Google Cloud Shared Responsibility Model
In the world of cloud computing, security is not a one-way street. The Shared Responsibility Model is a framework that defines which security tasks are handled by Google Cloud (the provider) and which tasks are handled by you (the customer). Understanding this is critical for the ACE exam, as many questions focus on who is responsible for patching, encryption, or physical security in different service models.
The “Apartment Rental” Analogy
Think of using Google Cloud like renting an apartment:
- On-Premises: You own the house. You are responsible for the roof, the plumbing, the locks, and the furniture.
- IaaS (Compute Engine): You rent an empty apartment. The landlord (Google) ensures the building’s structural integrity and the front door lock. You are responsible for the furniture, the interior locks, and who you let inside.
- SaaS (Google Workspace): You stay in a hotel. The hotel (Google) manages everything. You are only responsible for your personal belongings (your data).
Detail Elaboration: The Spectrum of Responsibility
Responsibility shifts toward Google as you move from Infrastructure as a Service (IaaS) to Software as a Service (SaaS). However, the customer always retains responsibility for their data and Identity and Access Management (IAM).
1. Infrastructure as a Service (IaaS)
Example: Compute Engine (GCE). Google manages the physical hardware, data center security, and the virtualization layer. You are responsible for the Operating System (OS), patching the OS, firewall rules (VPC), and everything inside the VM.

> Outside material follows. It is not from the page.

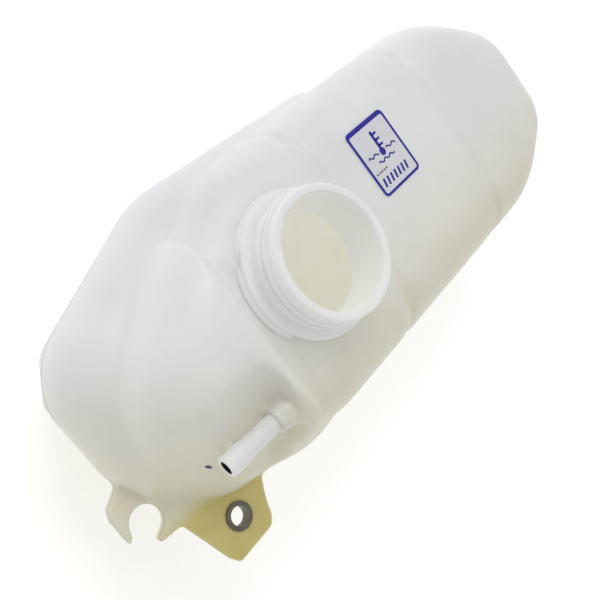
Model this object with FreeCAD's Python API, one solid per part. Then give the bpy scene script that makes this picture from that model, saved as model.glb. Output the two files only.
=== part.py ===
import FreeCAD, Part
import math
import os

from FreeCAD import Vector

# Coolant expansion tank of blow-moulded natural plastic, with an open screw neck.
# The origin is the centre of the neck's mouth, on the neck's axis.
# +Z is up, out of the neck. +X runs along the barrel to its far end.
# +Y is the plain side. The hose nipple, the lug and the notched foot are at -Y.
# All sizes are in millimetres.

# Wall and filler neck, whose screw thread is left to the scene
WALL = 3.0
NECK_RADIUS = 28.8
NECK_BORE_RADIUS = 25.2
NECK_HEIGHT = 20.0
BEAD_RADIUS = 33.2
BEAD_HEIGHT = 3.6

# Barrel, with its outline in plan as corners of X, Y and rounding radius
TANK_TOP = -NECK_HEIGHT
TANK_BOTTOM = -125.0
PARTING_Z = -66.0
SHOULDER_RADIUS = 30.0
BOTTOM_RADIUS = 28.0
BARREL_SIDE = 57.5
BARREL_LUG_SIDE = -64.3
BARREL_NEAR_END = -38.0
BARREL_FAR_END = 217.5
BARREL_SIDES = [
    (-18.0, BARREL_LUG_SIDE, 60.0),
    (169.0, BARREL_LUG_SIDE, 80.0),
    (BARREL_FAR_END, -38.0, 33.0),
    (BARREL_FAR_END, 26.5, 35.0),
    (168.0, BARREL_SIDE, 80.0),
    (-9.0, BARREL_SIDE, 60.0),
]
BARREL_OUTLINE = [(BARREL_NEAR_END, -59.5, 0.0)] + BARREL_SIDES + [(BARREL_NEAR_END, 45.0, 0.0)]
BARREL_CAVITY_OUTLINE = [(-62.0, -46.0, 0.0)] + BARREL_SIDES + [(-62.0, 30.0, 0.0)]

# Pinch grooves round the barrel, as place along X and depth
GROOVES = [(126.0, 1.8), (36.0, 1.6), (-33.5, 1.8)]
GROOVE_WIDTH = 9.0
GROOVE_FLOOR = 2.4
GROOVE_CLEARANCE = 5.0

# Domed near end of the barrel
DOME_TOP = -13.2
DOME_BOTTOM = -121.0
DOME_TOP_RADIUS = 33.0
DOME_BOTTOM_RADIUS = 20.0
DOME_FRONT = -37.5
DOME_FRONT_RADIUS = 11.0
DOME_FRONT_FOOT = -58.0
DOME_BURIED = -24.0
DOME_SIDES = [
    (-47.0, 43.0, 80.0),
    (-99.0, 12.0, 38.0),
    (-99.0, -46.0, 36.0),
    (-46.0, -60.5, 60.0),
]
DOME_OUTLINE = [(DOME_BURIED, -60.0, 0.0), (DOME_BURIED, 49.0, 0.0)] + DOME_SIDES
DOME_CAVITY_OUTLINE = [(8.0, -58.6, 0.0), (8.0, 57.0, 0.0)] + DOME_SIDES

# Wider lower bowl round the near end
BOWL_TOP = -37.0
BOWL_TOP_RADIUS = 28.0
BOWL_BOTTOM_RADIUS = 30.0
BOWL_FRONT = 88.0
BOWL_NEAR_END = -109.3
BOWL_OUTLINE = [
    (BOWL_FRONT, -60.0, 0.0),
    (BOWL_FRONT, 61.4, 0.0),
    (-22.0, 66.4, 60.0),
    (BOWL_NEAR_END, 34.0, 35.0),
    (BOWL_NEAR_END, -28.0, 60.0),
    (-84.0, -54.5, 38.0),
    (-30.0, -70.5, 60.0),
]

# Flat steps that stand for each rounding inside
CAVITY_STEPS = 3
CAVITY_CHORDS = 2
SMALLEST_ROUNDING = 2.0

# Flat faces that draw the near end in, as a point, a level direction and a slope from upright
NEAR_UNDERSIDE = (Vector(BOWL_NEAR_END, 0.0, PARTING_Z), 180.0, -20.0)
SIDE_UNDERSIDE = (Vector(-75.0, 47.4, PARTING_Z), 110.0, -8.5)
CORNER_UNDERSIDE = (Vector(-100.4, 34.4, PARTING_Z), 145.0, -15.0)
FOOT_UNDERSIDE = (Vector(-96.5, -39.5, -72.0), 225.0, -25.0)
FOOT_FALL = (Vector(-96.5, -39.5, PARTING_Z), 225.0, 30.0)
SLOPES = [NEAR_UNDERSIDE, SIDE_UNDERSIDE, CORNER_UNDERSIDE, FOOT_UNDERSIDE, FOOT_FALL]
HALF_SPACE = 400.0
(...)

2. Platform as a Service (PaaS)
Example: App Engine (GAE) or Cloud Functions. Google manages the OS, the runtime environment, and middleware. You are responsible for the application code and the data it processes.
3. Software as a Service (SaaS)
Example: BigQuery or Google Workspace. Google manages almost the entire stack. You focus purely on the data you ingest and who has access to it.
Core Concepts & Best Practices
- Security OF the Cloud: Google’s job. Physical security, hardware integrity, and global network infrastructure.
- Security IN the Cloud: Your job. Configuring IAM roles, encrypting sensitive data, and setting up VPC Service Controls.
- Operational Excellence: Use managed services (PaaS/Serverless) to offload “undifferentiated heavy lifting” to Google.
| Feature / Responsibility | On-Premises | IaaS (GCE) | PaaS (GAE/GKE) | SaaS (BigQuery) |
|---|---|---|---|---|
| Physical Security | Customer | |||
| Hardware / Storage | Customer | |||
| OS / Patching | Customer | Customer | ||
| Network Firewall | Customer | Shared (Config by User) | Shared | |
| IAM / Data Access | Customer | Customer | Customer | Customer |
Scenario-Based Learning: Decision Matrix
If the requirement is…
- …full control over the OS kernel: Use Compute Engine (IaaS).
- …zero server management for code: Use Cloud Functions (PaaS).
- …a managed container environment: Use Google Kubernetes Engine (GKE).
- …data warehousing without managing disks: Use BigQuery (SaaS).
Exam Tips: ACE Golden Nuggets
- The “Data” Rule: No matter the service, the customer is always responsible for the security of their own data and content.
- IAM Distractor: If an exam question asks who is responsible for setting up IAM permissions, the answer is always the Customer.
- Patching Logic: If the question mentions “OS Patching” for Compute Engine, it’s the Customer’s job. For App Engine, it’s Google’s.
- Shared Responsibility: It is a partnership. Google protects the infrastructure; you protect what you build on top of it.
Visualizing Shared Responsibility
How management overhead shifts from you to Google Cloud
Key GCP Services
IaaS: Compute Engine
PaaS: App Engine, GKE, Cloud Run
SaaS: BigQuery, Google Workspace
Common Pitfalls
- Assuming Google backs up your SQL data by default (You must enable it).
- Leaving Cloud Storage buckets public.
- Not rotating service account keys.
Quick Patterns
Low Effort: Use Cloud Run for containerized apps to minimize OS management.
High Control: Use GCE with Shielded VMs for hardened OS requirements.